Below is a listing. Quote from it, exactly, the lines from the one containing "left_side_rail();" down to the one containing "obj.matrix_parent_inverse = Matrix.Identity(4)", both ends included, and nothing else.

━━━━━━━━━━━━━━━━━━━━

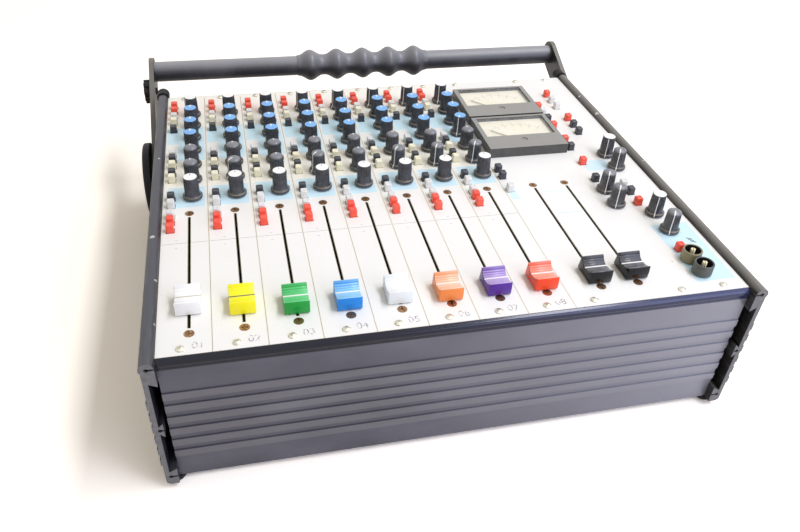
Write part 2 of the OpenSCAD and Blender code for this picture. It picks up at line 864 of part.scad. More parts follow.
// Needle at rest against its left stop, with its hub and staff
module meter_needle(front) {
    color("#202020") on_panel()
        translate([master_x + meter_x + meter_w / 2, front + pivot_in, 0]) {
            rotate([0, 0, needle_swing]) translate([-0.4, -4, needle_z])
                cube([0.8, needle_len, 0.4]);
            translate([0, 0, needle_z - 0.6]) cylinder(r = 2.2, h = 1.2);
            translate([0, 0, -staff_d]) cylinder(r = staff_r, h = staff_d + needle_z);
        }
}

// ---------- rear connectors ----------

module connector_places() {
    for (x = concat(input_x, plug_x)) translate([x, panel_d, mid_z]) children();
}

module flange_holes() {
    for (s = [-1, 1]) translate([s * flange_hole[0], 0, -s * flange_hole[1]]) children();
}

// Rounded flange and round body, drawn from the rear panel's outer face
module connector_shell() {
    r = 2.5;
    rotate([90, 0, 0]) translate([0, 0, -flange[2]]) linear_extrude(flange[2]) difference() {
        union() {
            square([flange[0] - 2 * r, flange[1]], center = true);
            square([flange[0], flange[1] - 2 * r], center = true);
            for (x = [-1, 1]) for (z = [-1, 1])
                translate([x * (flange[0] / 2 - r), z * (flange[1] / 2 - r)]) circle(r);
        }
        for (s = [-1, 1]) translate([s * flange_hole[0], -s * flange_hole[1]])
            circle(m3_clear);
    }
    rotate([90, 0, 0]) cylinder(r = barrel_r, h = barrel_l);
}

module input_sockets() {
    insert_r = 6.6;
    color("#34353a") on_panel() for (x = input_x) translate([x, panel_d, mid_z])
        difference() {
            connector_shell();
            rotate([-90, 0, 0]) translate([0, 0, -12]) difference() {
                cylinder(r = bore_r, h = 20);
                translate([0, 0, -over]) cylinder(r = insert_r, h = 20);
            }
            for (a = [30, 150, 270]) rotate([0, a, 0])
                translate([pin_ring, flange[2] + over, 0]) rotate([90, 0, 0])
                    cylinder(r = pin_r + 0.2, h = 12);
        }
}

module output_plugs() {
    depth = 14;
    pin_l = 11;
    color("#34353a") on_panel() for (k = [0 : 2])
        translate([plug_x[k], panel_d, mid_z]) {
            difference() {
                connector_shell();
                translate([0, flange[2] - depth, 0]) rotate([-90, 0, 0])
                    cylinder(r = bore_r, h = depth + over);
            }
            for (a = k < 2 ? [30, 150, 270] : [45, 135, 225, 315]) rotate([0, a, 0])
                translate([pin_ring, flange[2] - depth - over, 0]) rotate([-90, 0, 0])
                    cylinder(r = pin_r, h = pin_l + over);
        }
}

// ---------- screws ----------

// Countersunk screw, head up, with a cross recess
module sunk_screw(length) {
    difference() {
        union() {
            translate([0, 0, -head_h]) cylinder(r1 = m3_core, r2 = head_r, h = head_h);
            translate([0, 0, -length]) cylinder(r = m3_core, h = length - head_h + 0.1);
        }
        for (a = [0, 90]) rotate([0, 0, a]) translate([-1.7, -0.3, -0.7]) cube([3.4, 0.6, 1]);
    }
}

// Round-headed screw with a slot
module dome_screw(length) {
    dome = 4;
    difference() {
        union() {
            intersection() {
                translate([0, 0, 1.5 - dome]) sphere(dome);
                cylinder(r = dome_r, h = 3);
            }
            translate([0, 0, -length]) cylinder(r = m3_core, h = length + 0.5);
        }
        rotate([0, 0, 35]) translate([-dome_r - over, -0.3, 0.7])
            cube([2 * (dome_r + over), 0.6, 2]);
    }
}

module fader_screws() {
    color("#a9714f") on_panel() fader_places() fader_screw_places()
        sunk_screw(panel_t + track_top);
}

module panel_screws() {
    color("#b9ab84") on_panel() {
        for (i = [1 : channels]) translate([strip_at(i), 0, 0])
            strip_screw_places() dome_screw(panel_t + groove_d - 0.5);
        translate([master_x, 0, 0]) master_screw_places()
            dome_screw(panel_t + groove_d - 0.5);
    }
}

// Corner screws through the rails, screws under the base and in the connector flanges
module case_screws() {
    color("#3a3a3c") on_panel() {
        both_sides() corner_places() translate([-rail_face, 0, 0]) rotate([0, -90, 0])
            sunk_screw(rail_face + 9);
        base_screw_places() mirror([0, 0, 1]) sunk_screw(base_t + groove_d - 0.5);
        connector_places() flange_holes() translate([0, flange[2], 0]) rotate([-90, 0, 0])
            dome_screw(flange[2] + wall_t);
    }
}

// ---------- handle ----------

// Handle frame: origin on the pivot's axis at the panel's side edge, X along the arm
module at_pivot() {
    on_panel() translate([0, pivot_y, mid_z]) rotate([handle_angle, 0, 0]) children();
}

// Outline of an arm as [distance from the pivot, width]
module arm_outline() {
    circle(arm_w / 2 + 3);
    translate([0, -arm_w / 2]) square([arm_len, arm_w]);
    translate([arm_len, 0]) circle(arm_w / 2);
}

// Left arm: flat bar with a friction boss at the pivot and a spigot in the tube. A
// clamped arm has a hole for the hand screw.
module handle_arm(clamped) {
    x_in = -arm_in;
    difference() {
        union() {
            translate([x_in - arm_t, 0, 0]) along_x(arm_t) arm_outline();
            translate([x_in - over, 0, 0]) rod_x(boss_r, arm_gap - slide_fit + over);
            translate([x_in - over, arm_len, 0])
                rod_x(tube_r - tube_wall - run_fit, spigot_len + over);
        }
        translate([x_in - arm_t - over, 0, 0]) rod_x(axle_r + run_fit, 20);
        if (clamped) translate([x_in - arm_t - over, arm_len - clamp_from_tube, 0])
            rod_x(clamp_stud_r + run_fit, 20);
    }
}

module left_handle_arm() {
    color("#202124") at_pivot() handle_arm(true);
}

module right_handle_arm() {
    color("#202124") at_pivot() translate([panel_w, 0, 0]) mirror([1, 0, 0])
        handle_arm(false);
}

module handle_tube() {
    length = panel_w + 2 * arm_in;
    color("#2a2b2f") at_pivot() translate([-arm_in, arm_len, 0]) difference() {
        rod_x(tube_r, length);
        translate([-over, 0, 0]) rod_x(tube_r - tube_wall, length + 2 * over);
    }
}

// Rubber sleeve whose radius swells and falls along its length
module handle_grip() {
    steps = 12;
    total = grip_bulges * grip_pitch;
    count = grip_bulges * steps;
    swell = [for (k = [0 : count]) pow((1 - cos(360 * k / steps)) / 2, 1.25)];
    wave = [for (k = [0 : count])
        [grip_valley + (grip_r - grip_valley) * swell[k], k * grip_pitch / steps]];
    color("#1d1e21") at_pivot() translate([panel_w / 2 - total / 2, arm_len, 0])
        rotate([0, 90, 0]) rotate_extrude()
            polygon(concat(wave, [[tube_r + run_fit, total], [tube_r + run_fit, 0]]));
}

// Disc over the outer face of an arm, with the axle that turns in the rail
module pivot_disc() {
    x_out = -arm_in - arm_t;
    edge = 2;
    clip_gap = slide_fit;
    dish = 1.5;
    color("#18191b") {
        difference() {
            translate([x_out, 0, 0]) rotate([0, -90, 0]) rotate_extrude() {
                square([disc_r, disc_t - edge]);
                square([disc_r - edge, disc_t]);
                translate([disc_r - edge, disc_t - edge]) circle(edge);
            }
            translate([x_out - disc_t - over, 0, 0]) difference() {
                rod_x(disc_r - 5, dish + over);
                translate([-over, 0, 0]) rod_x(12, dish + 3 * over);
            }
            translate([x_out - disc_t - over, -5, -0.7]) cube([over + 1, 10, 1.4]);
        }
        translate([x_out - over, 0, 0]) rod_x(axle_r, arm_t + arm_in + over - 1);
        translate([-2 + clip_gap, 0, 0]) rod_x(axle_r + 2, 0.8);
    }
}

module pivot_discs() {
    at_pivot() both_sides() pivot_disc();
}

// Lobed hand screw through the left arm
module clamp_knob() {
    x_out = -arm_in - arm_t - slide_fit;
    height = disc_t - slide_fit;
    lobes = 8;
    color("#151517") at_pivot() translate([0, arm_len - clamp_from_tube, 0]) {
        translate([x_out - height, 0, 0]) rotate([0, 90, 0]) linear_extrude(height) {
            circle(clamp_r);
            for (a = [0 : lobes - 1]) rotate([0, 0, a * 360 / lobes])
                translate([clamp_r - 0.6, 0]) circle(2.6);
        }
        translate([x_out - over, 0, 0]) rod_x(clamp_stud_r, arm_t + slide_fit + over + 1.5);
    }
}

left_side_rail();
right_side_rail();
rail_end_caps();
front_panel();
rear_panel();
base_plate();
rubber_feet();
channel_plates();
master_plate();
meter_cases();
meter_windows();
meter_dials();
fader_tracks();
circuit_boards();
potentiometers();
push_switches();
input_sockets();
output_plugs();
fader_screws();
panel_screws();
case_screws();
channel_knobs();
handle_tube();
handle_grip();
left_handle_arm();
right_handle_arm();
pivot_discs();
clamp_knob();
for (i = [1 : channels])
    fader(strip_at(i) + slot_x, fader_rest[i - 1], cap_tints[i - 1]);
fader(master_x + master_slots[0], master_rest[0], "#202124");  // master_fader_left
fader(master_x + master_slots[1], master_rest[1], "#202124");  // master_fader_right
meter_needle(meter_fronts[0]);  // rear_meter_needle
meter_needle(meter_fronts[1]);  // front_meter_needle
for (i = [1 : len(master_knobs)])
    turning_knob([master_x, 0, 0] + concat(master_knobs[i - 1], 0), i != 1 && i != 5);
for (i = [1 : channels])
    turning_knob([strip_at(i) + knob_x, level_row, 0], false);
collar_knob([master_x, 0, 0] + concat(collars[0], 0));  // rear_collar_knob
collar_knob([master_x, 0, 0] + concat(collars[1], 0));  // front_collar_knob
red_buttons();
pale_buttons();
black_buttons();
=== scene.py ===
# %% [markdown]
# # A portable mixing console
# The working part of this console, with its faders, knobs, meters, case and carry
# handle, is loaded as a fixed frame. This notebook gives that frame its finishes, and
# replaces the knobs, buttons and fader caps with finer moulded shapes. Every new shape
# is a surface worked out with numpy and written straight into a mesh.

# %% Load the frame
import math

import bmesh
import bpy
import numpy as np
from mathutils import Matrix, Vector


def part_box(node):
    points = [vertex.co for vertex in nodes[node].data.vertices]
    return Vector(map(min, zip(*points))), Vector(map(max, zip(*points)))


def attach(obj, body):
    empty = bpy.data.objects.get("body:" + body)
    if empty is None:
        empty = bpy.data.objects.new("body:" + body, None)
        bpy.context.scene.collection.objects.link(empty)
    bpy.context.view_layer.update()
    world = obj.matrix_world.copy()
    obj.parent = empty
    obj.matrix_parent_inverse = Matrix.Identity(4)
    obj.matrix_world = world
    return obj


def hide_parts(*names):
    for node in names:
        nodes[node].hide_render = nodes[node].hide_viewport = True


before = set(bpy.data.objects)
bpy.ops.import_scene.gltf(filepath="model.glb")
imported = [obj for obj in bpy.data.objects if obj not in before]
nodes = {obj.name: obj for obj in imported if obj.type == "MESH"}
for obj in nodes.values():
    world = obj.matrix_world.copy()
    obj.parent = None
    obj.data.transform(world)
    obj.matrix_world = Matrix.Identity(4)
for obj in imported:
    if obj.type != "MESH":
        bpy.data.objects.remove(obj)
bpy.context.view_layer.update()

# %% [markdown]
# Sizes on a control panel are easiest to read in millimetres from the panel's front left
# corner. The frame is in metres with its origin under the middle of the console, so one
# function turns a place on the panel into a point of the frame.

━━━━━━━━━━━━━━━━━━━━

* **Response**
left_side_rail();
right_side_rail();
rail_end_caps();
front_panel();
rear_panel();
base_plate();
rubber_feet();
channel_plates();
master_plate();
meter_cases();
meter_windows();
meter_dials();
fader_tracks();
circuit_boards();
potentiometers();
push_switches();
input_sockets();
output_plugs();
fader_screws();
panel_screws();
case_screws();
channel_knobs();
handle_tube();
handle_grip();
left_handle_arm();
right_handle_arm();
pivot_discs();
clamp_knob();
for (i = [1 : channels])
    fader(strip_at(i) + slot_x, fader_rest[i - 1], cap_tints[i - 1]);
fader(master_x + master_slots[0], master_rest[0], "#202124");  // master_fader_left
fader(master_x + master_slots[1], master_rest[1], "#202124");  // master_fader_right
meter_needle(meter_fronts[0]);  // rear_meter_needle
meter_needle(meter_fronts[1]);  // front_meter_needle
for (i = [1 : len(master_knobs)])
    turning_knob([master_x, 0, 0] + concat(master_knobs[i - 1], 0), i != 1 && i != 5);
for (i = [1 : channels])
    turning_knob([strip_at(i) + knob_x, level_row, 0], false);
collar_knob([master_x, 0, 0] + concat(collars[0], 0));  // rear_collar_knob
collar_knob([master_x, 0, 0] + concat(collars[1], 0));  // front_collar_knob
red_buttons();
pale_buttons();
black_buttons();
=== scene.py ===
# %% [markdown]
# # A portable mixing console
# The working part of this console, with its faders, knobs, meters, case and carry
# handle, is loaded as a fixed frame. This notebook gives that frame its finishes, and
# replaces the knobs, buttons and fader caps with finer moulded shapes. Every new shape
# is a surface worked out with numpy and written straight into a mesh.

# %% Load the frame
import math

import bmesh
import bpy
import numpy as np
from mathutils import Matrix, Vector


def part_box(node):
    points = [vertex.co for vertex in nodes[node].data.vertices]
    return Vector(map(min, zip(*points))), Vector(map(max, zip(*points)))


def attach(obj, body):
    empty = bpy.data.objects.get("body:" + body)
    if empty is None:
        empty = bpy.data.objects.new("body:" + body, None)
        bpy.context.scene.collection.objects.link(empty)
    bpy.context.view_layer.update()
    world = obj.matrix_world.copy()
    obj.parent = empty
    obj.matrix_parent_inverse = Matrix.Identity(4)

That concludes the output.